I previously supported, and indeed suggested, this approach at Second Reading. However, it raises issues of fair and equal treatment of prisoners, and the quality and consistency of the regime available to them. I listened carefully to the debate on Monday on the amendment tabled by the noble Baroness, Lady Neville-Rolfe, on mandatory purposeful activity for custodial sentences, and it was clear that there are concerns about the impact on prisoners who are unable to take part in many forms of purposeful activity due to learning or physical disabilities, as well as problems with the estate having insufficient resources to provide such opportunities. Amendment 94A therefore has the potential to create unfairness for prisoners who are not offered such opportunities or cannot take them up for reasons beyond their control. However, I am very interested to know the Minister’s view, especially on when this sort of change might be feasible, since it is obviously sensible when resources allow.

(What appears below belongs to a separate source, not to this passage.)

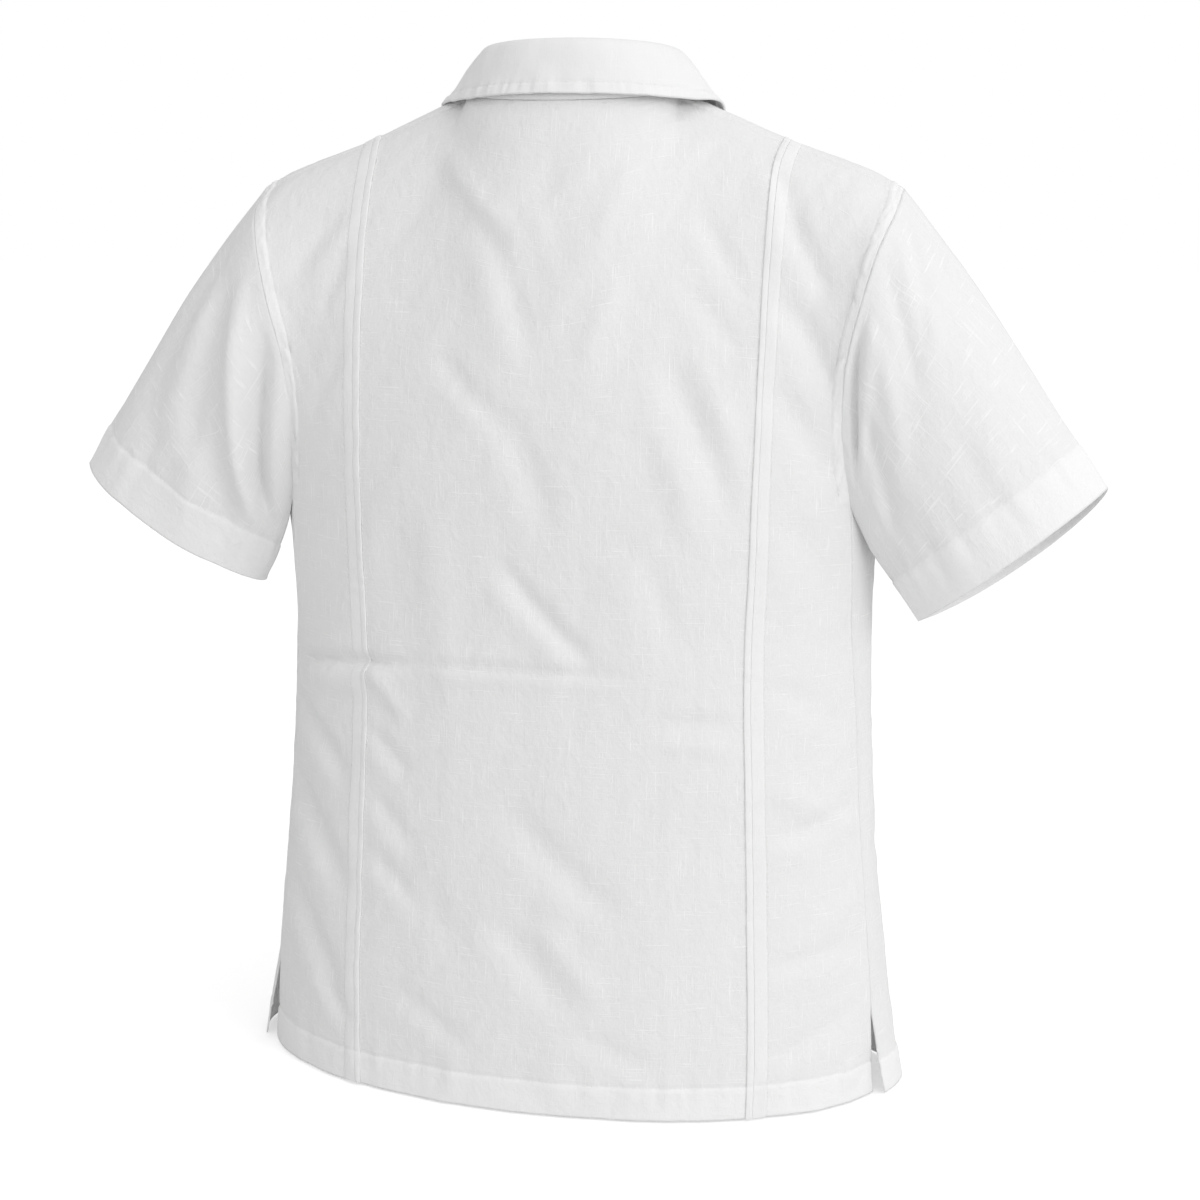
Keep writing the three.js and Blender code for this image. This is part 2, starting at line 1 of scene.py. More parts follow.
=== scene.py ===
# %% [markdown]
# # A guayabera shirt, filled out as if worn
#
# A guayabera is a light summer shirt with narrow tucks stitched down the back and the
# fronts, a straight hem with side vents, and a soft fall collar. This lesson builds one in
# white slubbed cotton. The pattern pieces are the ones a shirt maker cuts: a back, two
# fronts, two sleeves, a collar of two parts, and the strips of the tucks. Each becomes its
# own piece, drawn as a fine grid over the fitted form, with its folds, seams and puckers
# as real shape and its weave as a procedural material.

import math

import bpy
import numpy as np
from mathutils import Matrix, Vector


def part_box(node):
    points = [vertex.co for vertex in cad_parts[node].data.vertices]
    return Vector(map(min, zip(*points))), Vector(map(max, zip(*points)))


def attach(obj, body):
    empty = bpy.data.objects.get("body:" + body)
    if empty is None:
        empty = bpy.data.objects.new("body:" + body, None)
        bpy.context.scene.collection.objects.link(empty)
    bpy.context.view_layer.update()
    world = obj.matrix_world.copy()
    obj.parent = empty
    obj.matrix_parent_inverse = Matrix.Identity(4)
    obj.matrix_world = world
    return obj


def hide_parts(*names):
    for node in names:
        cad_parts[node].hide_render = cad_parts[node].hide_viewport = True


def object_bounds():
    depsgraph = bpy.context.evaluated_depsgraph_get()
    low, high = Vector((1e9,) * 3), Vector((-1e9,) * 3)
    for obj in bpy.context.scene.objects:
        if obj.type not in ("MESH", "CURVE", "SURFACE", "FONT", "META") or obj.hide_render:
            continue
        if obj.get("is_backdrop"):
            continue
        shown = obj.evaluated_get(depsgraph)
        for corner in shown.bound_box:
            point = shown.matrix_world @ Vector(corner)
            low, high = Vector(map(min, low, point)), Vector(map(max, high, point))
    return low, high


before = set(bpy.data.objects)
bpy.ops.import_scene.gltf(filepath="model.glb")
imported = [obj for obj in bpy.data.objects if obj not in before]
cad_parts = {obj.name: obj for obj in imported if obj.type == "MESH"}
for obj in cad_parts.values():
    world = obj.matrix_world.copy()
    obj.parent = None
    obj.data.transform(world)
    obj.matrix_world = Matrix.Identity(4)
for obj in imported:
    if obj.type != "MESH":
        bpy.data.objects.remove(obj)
cad_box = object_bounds()
print("the fitted frame spans", [[round(v, 3) for v in corner] for corner in cad_box])

# %% [markdown]
# ## The camera
#
# The shirt is seen from behind and slightly from the wearer's right. The camera stands above
# the shirt's middle and looks down a little. It is easiest to aim from three angles: where
# it stands round the shirt, how far it is turned aside, and how far it looks down.

# %% The camera
CAMERA = {"azimuth": 194, "away": 1.6027, "height": -0.1027, "yaw": 0.7202, "down": 9.6915, "roll": 0.3949}
LENS = 64.13


def make_camera():
    angles = {name: math.radians(CAMERA[name]) for name in ("azimuth", "yaw", "down", "roll")}
    round_shirt = Vector((math.sin(angles["azimuth"]), -math.cos(angles["azimuth"]), 0))
    up = Vector((0, 0, 1))
    forward = -round_shirt
    right = forward.cross(up)
    forward = math.cos(angles["yaw"]) * forward + math.sin(angles["yaw"]) * right
    right = forward.cross(up)
    look = math.cos(angles["down"]) * forward - math.sin(angles["down"]) * up
    over = right.cross(look)
    tilted = math.cos(angles["roll"]) * right + math.sin(angles["roll"]) * over
    over = math.cos(angles["roll"]) * over - math.sin(angles["roll"]) * right
    data = bpy.data.cameras.new("camera")
    data.lens = LENS
    data.sensor_width = 36
    camera = bpy.data.objects.new("camera", data)
    camera.matrix_world = Matrix((tilted, over, -look)).transposed().to_4x4()
    camera.location = round_shirt * CAMERA["away"] + Vector((0, 0, CAMERA["height"]))
    bpy.context.scene.collection.objects.link(camera)
    bpy.context.scene.camera = camera
    return camera


camera = make_camera()
print("camera at", [round(v, 3) for v in camera.location])

# %% [markdown]
# ## The sizes of the shirt
#
# Everything is in metres, with the front facing -Y and the wearer's left at +X. A table of
# level sections gives the body: half widths of back and front, their depths, and the
# angles, from the centre back line, of the side seam and of the two tucks. Short tables
# give the shoulder seam, the armholes, and how the cloth arrives at the neck and shoulder.

# %% The sizes of the shirt
WALL = 0.0012
HEM_Z = -0.739
VENT_Z = -0.671
ARMPIT_Z = -0.292
VENT_FLARE = 0.009
HEM_BAND = 0.024
SLEEVE_BAND = 0.037
ARMHOLE_BAND = 0.0095
TUCK_SHARE = 0.55
NECK_SHARE = 0.3
SIDE_Y = -0.010
OVERLAP_SHARE = 0.053
PLACKET = 0.030
STEP_ASIDE = 0.00075


def table(names, *rows):
    return {name: np.array(values, float) for name, values in zip(names.split(), zip(*rows))}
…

I now turn to my Amendments 95 and 128, beginning with Amendment 95. For certain serious violent and sexual offenders, the Bill retains an automatic release point of 66% without an opportunity for earned release at the halfway point. The new clause introduced by Amendment 95 would bring this cohort into the scope of earned release. The Secretary of State would be empowered to exercise his or her discretion, at the 50% point in the sentence, to refer the case to the Parole Board for consideration of release. It thereby gives effect to the recommendation of the ISR that a progression model apply to all prisoners serving a standard determinate sentence.
This amendment and my next one relating to EDS prisoners would not create the same risk of unfairness that I mentioned in relation to the amendment of the noble Lord, Lord Bach, since the Parole Board would consider a much wider range of factors than purely “purposeful activity”: for example, whether the offender has worked on addiction issues, whether they have addressed their offending behaviour or whether they will be honest with their offender manager, et cetera.